RECORDED DATA:
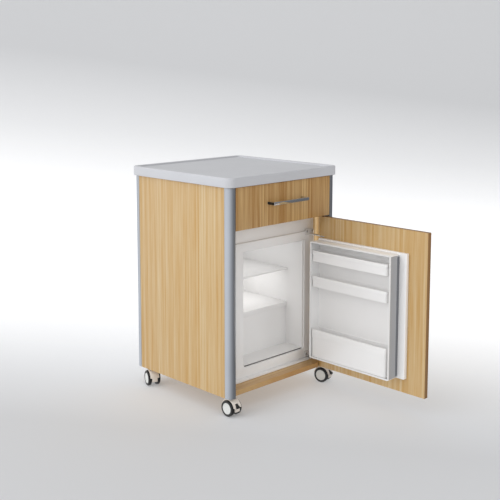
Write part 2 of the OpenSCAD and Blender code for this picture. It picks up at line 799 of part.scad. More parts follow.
module rear_right_wheel_a() { at_caster(casters[3]) wheel(-1); }
module rear_right_wheel_b() { at_caster(casters[3]) wheel(1); }

worktop_tray();
worktop_core();
front_left_post();
front_right_post();
rear_left_post();
rear_right_post();
left_side_panel();
right_side_panel();
back_panel();
bottom_board();
divider_board();
board_dowels();
fridge_surround();
fridge_base_plate();
power_inlet();
fridge_case();
fridge_foam();
fridge_liner();
fridge_face_frame();
fridge_shelf();
step_cover();
evaporator_plate();
condenser();
compressor();
thermostat();
thermostat_knob();
upper_hinge_bracket();
lower_hinge_bracket();
bracket_screws();
door_panel();
door_pan();
door_liner();
door_gasket();
upper_balcony();
middle_balcony();
bottle_bin();
hinge_pins();
door_handle();
drawer_front();
drawer_tub();
drawer_handle();
runner_inners();
runner_middles();
runner_outers();
runner_packers();
caster_stems();
front_left_hood();
front_left_wheel_a();
front_left_wheel_b();
front_left_brake();
front_right_hood();
front_right_wheel_a();
front_right_wheel_b();
front_right_brake();
rear_left_hood();
rear_left_wheel_a();
rear_left_wheel_b();
rear_right_hood();
rear_right_wheel_a();
rear_right_wheel_b();
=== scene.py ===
"""A bedside cabinet with a drawer and a built-in refrigerator, standing open on a pale studio floor."""
import json
import math

import bmesh
import bpy
from mathutils import Matrix, Vector

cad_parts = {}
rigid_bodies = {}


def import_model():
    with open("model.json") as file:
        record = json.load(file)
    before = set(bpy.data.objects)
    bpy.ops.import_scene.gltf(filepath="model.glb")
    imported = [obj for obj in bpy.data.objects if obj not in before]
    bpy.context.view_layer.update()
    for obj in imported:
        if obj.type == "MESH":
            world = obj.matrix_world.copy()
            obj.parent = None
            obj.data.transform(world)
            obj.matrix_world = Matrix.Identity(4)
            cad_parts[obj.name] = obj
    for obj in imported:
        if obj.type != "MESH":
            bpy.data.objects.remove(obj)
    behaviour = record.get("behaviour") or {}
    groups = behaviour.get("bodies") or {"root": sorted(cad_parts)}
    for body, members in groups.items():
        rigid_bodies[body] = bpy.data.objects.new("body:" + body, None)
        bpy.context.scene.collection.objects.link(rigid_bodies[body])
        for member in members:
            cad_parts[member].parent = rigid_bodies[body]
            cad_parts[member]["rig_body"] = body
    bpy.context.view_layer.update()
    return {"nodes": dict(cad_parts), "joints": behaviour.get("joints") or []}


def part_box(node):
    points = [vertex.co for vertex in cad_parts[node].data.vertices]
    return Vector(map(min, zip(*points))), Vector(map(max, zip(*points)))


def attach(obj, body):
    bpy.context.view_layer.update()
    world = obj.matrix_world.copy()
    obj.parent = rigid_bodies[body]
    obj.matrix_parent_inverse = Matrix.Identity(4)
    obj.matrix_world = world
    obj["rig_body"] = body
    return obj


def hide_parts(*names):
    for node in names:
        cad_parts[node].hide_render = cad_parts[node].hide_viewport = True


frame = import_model()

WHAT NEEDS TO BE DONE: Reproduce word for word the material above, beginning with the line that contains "worktop_tray();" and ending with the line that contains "bpy.data.objects.remove(obj)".

SOLUTION FOR THIS TASK:
worktop_tray();
worktop_core();
front_left_post();
front_right_post();
rear_left_post();
rear_right_post();
left_side_panel();
right_side_panel();
back_panel();
bottom_board();
divider_board();
board_dowels();
fridge_surround();
fridge_base_plate();
power_inlet();
fridge_case();
fridge_foam();
fridge_liner();
fridge_face_frame();
fridge_shelf();
step_cover();
evaporator_plate();
condenser();
compressor();
thermostat();
thermostat_knob();
upper_hinge_bracket();
lower_hinge_bracket();
bracket_screws();
door_panel();
door_pan();
door_liner();
door_gasket();
upper_balcony();
middle_balcony();
bottle_bin();
hinge_pins();
door_handle();
drawer_front();
drawer_tub();
drawer_handle();
runner_inners();
runner_middles();
runner_outers();
runner_packers();
caster_stems();
front_left_hood();
front_left_wheel_a();
front_left_wheel_b();
front_left_brake();
front_right_hood();
front_right_wheel_a();
front_right_wheel_b();
front_right_brake();
rear_left_hood();
rear_left_wheel_a();
rear_left_wheel_b();
rear_right_hood();
rear_right_wheel_a();
rear_right_wheel_b();
=== scene.py ===
"""A bedside cabinet with a drawer and a built-in refrigerator, standing open on a pale studio floor."""
import json
import math

import bmesh
import bpy
from mathutils import Matrix, Vector

cad_parts = {}
rigid_bodies = {}


def import_model():
    with open("model.json") as file:
        record = json.load(file)
    before = set(bpy.data.objects)
    bpy.ops.import_scene.gltf(filepath="model.glb")
    imported = [obj for obj in bpy.data.objects if obj not in before]
    bpy.context.view_layer.update()
    for obj in imported:
        if obj.type == "MESH":
            world = obj.matrix_world.copy()
            obj.parent = None
            obj.data.transform(world)
            obj.matrix_world = Matrix.Identity(4)
            cad_parts[obj.name] = obj
    for obj in imported:
        if obj.type != "MESH":
            bpy.data.objects.remove(obj)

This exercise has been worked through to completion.